Understanding the tools one uses is important.

Every day I read a post or article where someone is saying “application x should natively do y” when the idea of the application specifically is that it doesn’t natively do feature y. Today, it was a complaint that a markdown-oriented note-taking application didn’t support rich text as core functionality. Several other people in the forum jumped on, remarking how “this should be the minimum standard in 2024” and the like.

The expressed purpose of the tool is for plaintext notetaking. It is designed for people who do not want their notes to be in any sort of proprietary format and are comfortable taking notes in Markdown. The intent is to ensure notes can be read by any text editor anywhere, at any time. The intent is to remove complexity from note-taking.

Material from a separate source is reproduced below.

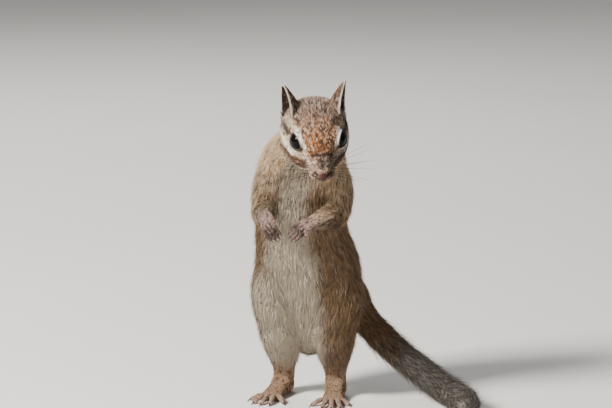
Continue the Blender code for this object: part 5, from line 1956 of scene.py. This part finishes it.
@dataclass
class Studio:
    """Plain pale floor, soft lights, and the camera at the photo's angle."""

    elevation: float = 10.0
    distance: float = 1.462
    lens: float = 200.0
    target_height: float = 0.085
    light_height: float = 0.08
    floor_reach: float = 6.0
    floor_drop: float = 0.02
    lights = (
        # name, place in metres, size, power and tint
        ("key_light", (-0.85, -0.50, 0.80), 0.34, 40.0, (1.0, 0.955, 0.88)),
        ("fill_light", (0.9, -0.9, 0.45), 0.9, 0.8, (0.95, 0.97, 1.0)),
        ("back_light", (-0.25, 0.95, 0.75), 0.5, 6.0, (1.0, 0.98, 0.94)),
    )

    def camera(self) -> None:
        """The camera, low and in front."""
        target = Vector((SHIFT[0] * MM, SHIFT[1] * MM, self.target_height))
        lift = math.radians(self.elevation)
        away = Vector((0.0, -math.cos(lift), math.sin(lift)))
        data = bpy.data.cameras.new("camera")
        data.lens = self.lens
        data.sensor_width = 36.0
        data.clip_start = 0.05
        made = linked("camera", data)
        made.location = target + away * self.distance
        made.rotation_euler = away.to_track_quat("Z", "Y").to_euler()
        bpy.context.scene.camera = made

    def light(self, name: str, place: tuple, size: float, power: float, tint: tuple) -> None:
        """A square soft light that faces the animal."""
        data = bpy.data.lights.new(name, "AREA")
        data.size, data.energy, data.color = size, power, tint
        made = linked(name, data)
        made.location = place
        away = Vector(place) - Vector((0, 0, self.light_height))
        made.rotation_euler = away.to_track_quat("Z", "Y").to_euler()

    def build(self, floor_finish: bpy.types.Material) -> None:
        """Floor, lights, world and camera."""
        corners = np.array(((-1, -1, 0), (1, -1, 0), (1, 1, 0), (-1, 1, 0)), float)
        points = corners * self.floor_reach / MM - SHIFT
        points[:, 2] = -self.floor_drop
        floor = make_object("floor", points, [(0, 1, 2, 3)], smooth=False)
        floor.data.materials.append(floor_finish)
        for row in self.lights:
            self.light(*row)
        world = bpy.data.worlds.new("studio_world")
        world.use_nodes = True
        backdrop = world.node_tree.nodes["Background"]
        backdrop.inputs["Color"].default_value = (0.80, 0.81, 0.82, 1.0)
        backdrop.inputs["Strength"].default_value = 0.25
        bpy.context.scene.world = world
        self.camera()


def main() -> None:
    """Builds the animal and the studio in order."""
    logging.basicConfig(level=logging.INFO, format="%(message)s")
    mottle = mottle_group()
    finishes = {finish.name: finish.build(mottle) for finish in FINISHES}
    flesh = Skin()
    skin = flesh.build()
    flesh.dress(skin, finishes["skin_under_fur"])
    LOG.info("skin has %d faces", len(skin.data.polygons))
    coat = Coat(skin)
    coat.dress(coat.grow(), finishes["fur_coat"])
    Eyeballs().build(finishes["glossy_eye"])
    whiskers = Whiskers().paths()
    fingers = [digit.claw_path() for arm in ARMS for digit in hand_digits(arm) if digit.claw]
    toes = [digit.claw_path() for leg in LEGS for digit in Foot(leg).digits()]
    for strands, paths, finish, slot in (
        (Strands("whiskers", 0.11, 0.025, 6), whiskers, "whisker_hair", "brown_fur"),
        (Strands("claws_fore", 0.48, 0.05, 12), fingers, "dark_horn", "bare_skin"),
        (Strands("claws_hind", 0.52, 0.06, 12), toes, "dark_horn", "bare_skin"),
    ):
        obj = strands.build(paths, finishes[finish])
        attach(obj, "root")
        LOG.info("%s has %d faces", obj.name, len(obj.data.polygons))
    Studio().build(finishes["pale_floor"])


if __name__ == "__main__":
    main()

Now, it’s fine if someone wants a bunch of colors and fonts and all sorts of other decorations in their notes. If that works for them, fine. Go nuts. Do what works for you.

But by insisting on using this particular application, they’re using the wrong tool. There are many other tools that will do exactly what they want. But not this one. This one is not designed for that. The developers don’t want it to work that way. They aren’t trying to replace other applications that work differently. They are making a tool for a specific audience who want a tool that works that way.

But people read posts online and see that the “cool kids” are using application X, so they want too as well. They don’t research it; they just grab it and start trying to use it…and then gripe because it doesn’t work the way they believe it ought to work.

Now, it’s always been this way, at least back to the days of Eternal September. I think it’s worse today, though. Big Tech has promoted the idea that everything should be instantly intuitive and operable on a mobile. The desires of the majority of users are always paramount in blitzscaling start up culture. We’ve told a couple of generations now that because they’re adept at Facebook, and then Instagram and then TikTok they’re digital natives, and therefore they know more than anyone else.

Specialist tools don’t work the way consumer social media apps work. They don’t even work the way generalist productivity apps like Word or OneNote or Photoshop work. They’re intended for, you know, specialists. Who often have very specific needs, and want very specific things from their tools.

Maybe take a few minutes before downloading and installing an app to really understand what it is supposed to do and how it is supposed to work. It’ll be a huge time saver - for everyone.